Ways to best control your company’s technology spending

Tom De Waele, Managing Partner, Bain & Company Middle East, explains how companies can best control their technology spending in order to invest more in growth.

Tom De Waele, Managing Partner, Bain & Company Middle East

As companies deploy new technologies, including automation, AI, cloud hosting, service platforms, and others to make their businesses more digital and efficient, all businesses are becoming technology businesses. In a post-COVID environment, natural forces are accelerating this dynamic and the need to digitize and virtualize. This expansion from physical into digital means that many functions and activities that were traditionally labor based are now technology based. Although the tech budget may grow, total costs should decrease. With the demand for technology continuing to grow as new capabilities become available, companies have to find ways to manage spending on technology that runs the business, while investing more in technology that grows and improves the business.

As tech spending increases, it has proliferated across the functions of the business. Across sectors, more than half of spending on information technology comes from other back-end functions or the lines of business themselves. Companies need to take a more sophisticated approach to building an accurate view of spending. Traditional benchmarks, such as IT spending as a percentage of expense or revenue, may be irrelevant and misleading because they are based on the outdated idea that proportionally lower spending on technology leads to better business outcomes.

The critical challenge then becomes: Once companies understand their technology spending, how can they best control and manage it in order to invest more in growth?

Three horizons to reduce base costs

Cost transformation is no longer an event or a limited program of several months.
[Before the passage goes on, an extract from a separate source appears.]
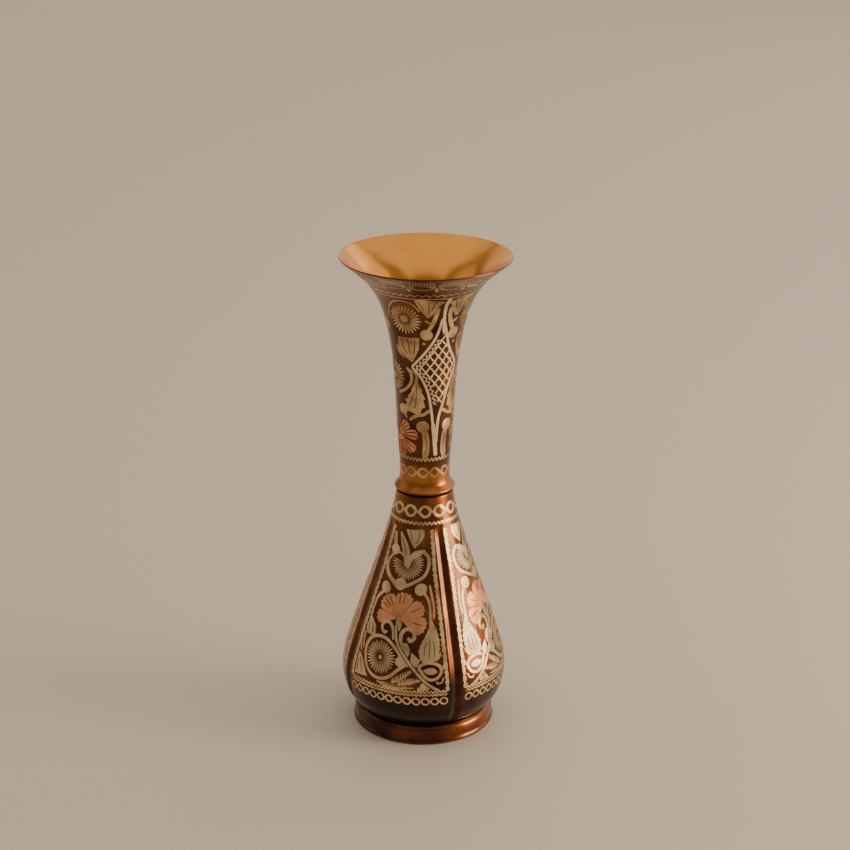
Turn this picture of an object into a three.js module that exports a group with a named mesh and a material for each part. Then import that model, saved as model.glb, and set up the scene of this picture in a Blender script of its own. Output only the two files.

Because the need for technology investment continues to grow, the corresponding need to reduce run costs must also be continuous. Fortunately, the law of experience curves, the growing capabilities of technology to automate processes, and the adoption of Agile and development, security, and operations methodologies all combine to make processes and development more cost-effective. Technology requires new investment, but it also reduces the spending for ongoing operations.
Because cost transformation must be ongoing, executives can think of actions as happening in three waves.

1. Reduce

Short-term actions can help recapture 10% to 20% of costs, some of that in the first few months. Many of these are business decisions (hiring freezes, pausing nonstrategic projects, tightening spending), while others are technology decisions (squeezing higher utilization rates from servers and storage). Cost is often measured as quantity x price. In the case of technology spending, the business usually has more control over quantity, by managing consumption and demand for IT services, while the technology team has more control over the price—whether through higher utilization rates or renegotiating with vendors and suppliers. Key to any reduction program is managing demand, without which companies are likely to reduce their capabilities in ways that can impair results.

2. Replace

Companies can wring another 20% to 30% out of costs by replacing costly technology infrastructure with less expensive alternatives. Many of these opportunities increase the variability of costs, which aligns spending more closely with actual demand. Examples include replacing on-premise software with SaaS applications, outsourcing more work, seeking out hosting services with more manageable, variable, on-demand hosting solutions, and refining the operating model to include more Agile development and automation. Changing these models can incur short-term costs, but companies need to balance these against the opportunity to reduce longer-term costs.

3. Rethink

The most significant and sustainable cost savings, 30% to 40%, come from fundamentally rethinking and reengineering technology (architecture, services, processes, and even the operating model itself), or by simplifying the business and the associated IT. Modernizing or investing in next-generation architecture, moving more workloads to as-a-service and pay-per-usage platforms, and pushing automation to its full potential are all ways to contract the cost base to make room for growth. Some companies are getting to the next level of productivity by accelerating a DevSecOps operating model across the entire technology function and by enabling more remote work with better communication and collaboration tools.

Diligence, design, and delivery

Successful transformations begin by investing the time to scan the organization, analyze cost drivers, and identify opportunities for cost optimization. Companies will have different criteria for prioritizing these opportunities, but in most cases, they will want to tackle a few easy wins first to build momentum. In either case, the leaders of the cost transformation need to pressure-test the business’ commitment to change, to ensure consensus as they begin to move forward.

With priorities in hand, design and delivery begins. Agile sprints are the best way to manage cross-functional collaboration that gathers user feedback and incorporates it to improve the next version. Project leads set the ambition for baseline costs, and then Agile teams work with the technology organization to develop initiatives that reduce costs. New solutions get tested and refined as the tech organization carries them out.

Across initiatives, leaders will want to define a new normal in cost, reflecting a changed mindset about baseline costs and ensuring that the work remains an ongoing effort. Executing the first initiatives, often in the Reduce category, can help gain traction and gather important feedback for the rollout of more significant Replace and Rethink initiatives. And, of course, teams will need to ensure accountability for hitting targets.

The recovery from the Covid-19 is likely to put new pressures on many organizations as they continue to ramp up operations to meet reviving demand. Many companies took advantage of a decline in activity to invest in new technologies that could help increase their resilience, speed their recovery, and place them in leading positions in the next wave of growth. Now, by gaining better control of their spending on the costs to keep their businesses running, companies can extend their abilities to invest in technology that moves their businesses ahead.